Daniel’in yemeklerinin ve ‘Alafranga’ adını verdiği kitabının bütün esprisi bu kadarla sınırlı değil elbet. Daniel, kitaba birbirinden güzel desenler de çizmiş. Sanatçı ruhlu çocuk! Ama her zaman asıl takıntısı aşçılıktı. Yazar karısının yanında önce fotoğrafçı oldu, sonra ressam. Derken şiir kitabı yazdı, sonuçta özüne döndü ve yemek pişirme zevkine edebiyat kattı! Kitap tanıtımı için yapılan klibi gördükten sonra Daniel’in bundan sonraki sanatsal arayışını beyazperdede yapacağından eminim. Komedi filmi tadındaydı klip!
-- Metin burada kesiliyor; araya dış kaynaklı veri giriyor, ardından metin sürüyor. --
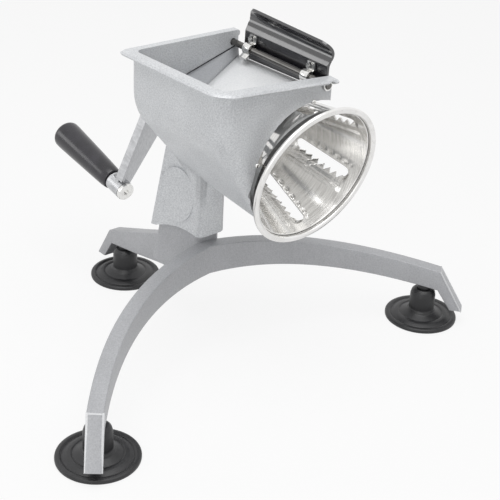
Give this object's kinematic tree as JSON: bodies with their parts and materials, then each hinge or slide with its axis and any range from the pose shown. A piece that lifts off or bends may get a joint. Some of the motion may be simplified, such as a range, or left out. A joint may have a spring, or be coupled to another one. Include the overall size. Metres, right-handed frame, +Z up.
{
  "type": "vegetable shredder",
  "caption": "Hand-cranked vegetable shredder: cast hopper with a slotted steel cone and hinged hand guard, on a tripod base with suction feet.",
  "frame": {"origin": "on the worktop, under the middle of the whole shredder's box", "axes": "+X towards the hand guard's side, +Y towards the crank, +Z up"},
  "size_m": [0.385, 0.3184, 0.2555],
  "materials": {
    "hopper_paint": "silver-grey hammered paint",
    "base_paint": "satin grey paint",
    "polished_steel": "polished stainless steel",
    "plated_steel": "bright plating",
    "cast_aluminium": "satin",
    "bronze": "machined",
    "black_plastic": "glossy",
    "rubber": "satin"
  },
  "bodies": {
    "stand": {"hopper_body": "hopper_paint", "tripod_base": "base_paint", "column_bolt": "plated_steel", "column_washer": "plated_steel", "left_suction_cup": "rubber", "right_suction_cup": "rubber", "rear_suction_cup": "rubber", "left_foot_stud": "plated_steel", "right_foot_stud": "plated_steel", "rear_foot_stud": "plated_steel", "front_bush": "bronze", "rear_bush": "bronze", "hinge_rod": "polished_steel", "rod_cap_front": "plated_steel", "rod_cap_rear": "plated_steel"},
    "crank": {"drive_shaft": "plated_steel", "drive_hub": "cast_aluminium", "crank_arm": "cast_aluminium", "crank_washer": "plated_steel", "crank_nut": "plated_steel", "handle_spindle": "plated_steel", "grip_washer": "plated_steel", "spindle_nut": "plated_steel"},
    "cone": {"shredding_cone": "polished_steel", "cone_lock_nut": "plated_steel"},
    "grip": {"handle_grip": "black_plastic", "grip_end_cap": "black_plastic"},
    "guard": {"hand_guard": "black_plastic", "front_hinge_clip": "plated_steel", "rear_hinge_clip": "plated_steel", "front_clip_screw": "plated_steel", "rear_clip_screw": "plated_steel", "front_clip_nut": "plated_steel", "rear_clip_nut": "plated_steel"}
  },
  "joints": [
    {"name": "crank_turn", "type": "hinge", "parent": "stand", "child": "crank", "pos_m": [0.036, -0.12069, 0.1569], "axis": [0, 0.9751, 0.2215], "continuous": true},
    {"name": "cone_pull", "type": "slide", "parent": "crank", "child": "cone", "axis": [0, -0.9751, -0.2215], "range_m": [0, 0.12]},
    {"name": "grip_spin", "type": "hinge", "parent": "crank", "child": "grip", "pos_m": [-0.00629, -0.09629, 0.04947], "axis": [0, 0.9751, 0.2215], "continuous": true},
    {"name": "guard_swing", "type": "hinge", "parent": "stand", "child": "guard", "pos_m": [0.047, -0.01619, 0.226], "axis": [0, 0.9996, 0.0297], "range_deg": [-90, 0]}
  ]
}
Hazır, İstanbul’da daha fazla kalmaya hazırlanırken, yok mu dizilerde bir rol filan?.. İyi şarkı söyler ve dans eder, benden söylemesi!

Daniel Colagrossi’den...

* Et ve balık yemeklerini daha çok severim. Ama iyi hazırlanmış her türlü yemeği severek yerim. İçkiyi biraz fazla kaçırdığım zaman kokorece bayılıyorum.
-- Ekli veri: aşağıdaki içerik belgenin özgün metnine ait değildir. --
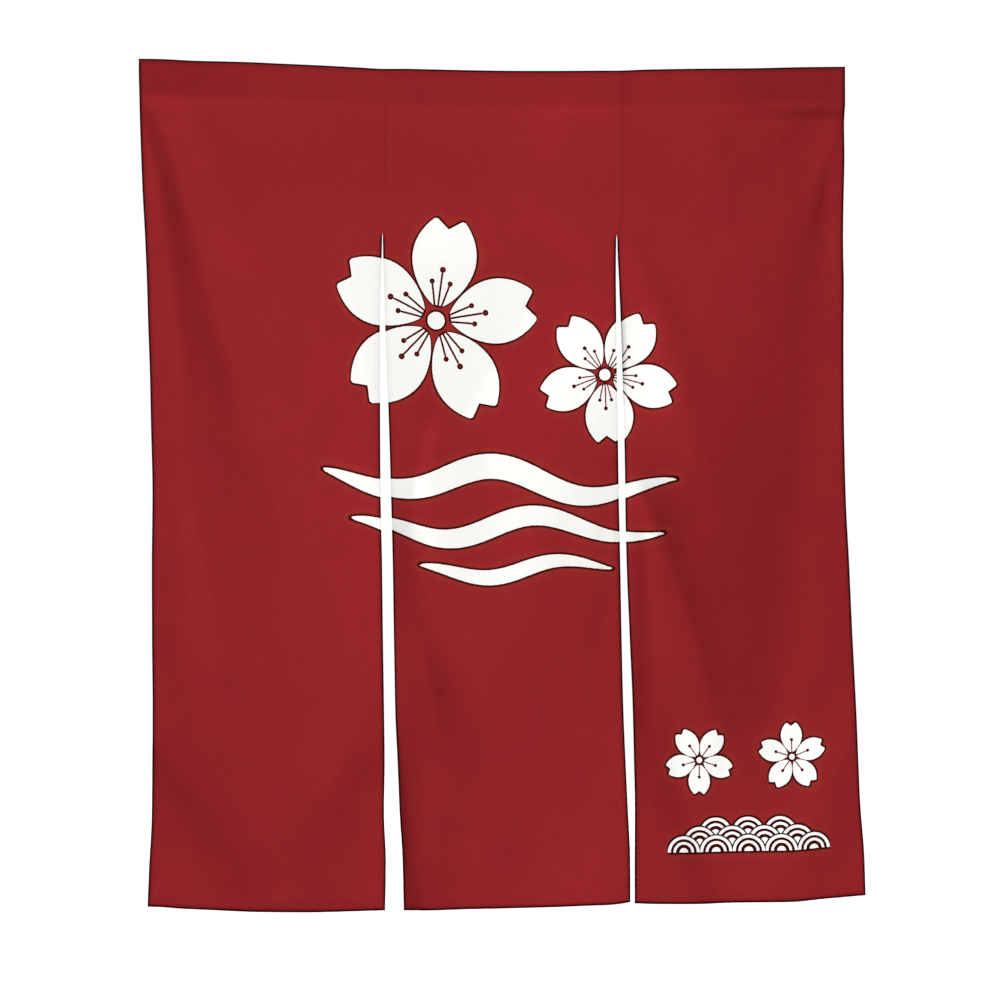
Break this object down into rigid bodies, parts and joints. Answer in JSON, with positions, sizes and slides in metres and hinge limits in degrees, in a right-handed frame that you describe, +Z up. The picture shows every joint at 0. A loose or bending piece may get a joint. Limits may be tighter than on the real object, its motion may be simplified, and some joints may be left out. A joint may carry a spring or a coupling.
{
  "type": "noren curtain",
  "caption": "Doorway curtain of red cotton widths sewn edge to edge at the top, with slits between them below, a sleeve for a rod along the top and folded bottom hems.",
  "frame": {"origin": "middle of the curtain's top edge, in the middle of the front layer of cloth", "axes": "+Z up, +X to the right seen from the front, front faces -Y"},
  "size_m": [1.0312, 0.0387, 1.2024],
  "materials": {
    "cloth_red": "matt plain-weave cotton dyed deep red, with white undyed motifs"
  },
  "bodies": {
    "root": {"panel_left": "cloth_red", "panel_middle": "cloth_red", "panel_right": "cloth_red"}
  },
  "joints": []
}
*Konuklarımın kim olduğu çok önemlidir. Mesela kırmızı etten hoşlanmayan varsa onu mönüden çıkarırım. Ördek seviyorsa, ördek yaparım. Fransa’da özel soslar vardır. Kırmızı et için şaraplı bir sos hazırlarım, kanatlı hayvanlar içinse beyaz.
*Marketten alışveriş yapmaktan hoşlanmıyorum. Reyondan alıyor, kasaya gidip ödüyorsun. İletişim yok. Oysa pazara gittiğinde seçebiliyor, pazarlık edebiliyorsun.
*Türkler mutfak konusunda tutucu. Her yerde aynı tarzda yemek yapıyorlar.
*Boza, ayran ve şalgam suyu asla içmem. Yoğurttan da çok hoşlanmıyorum.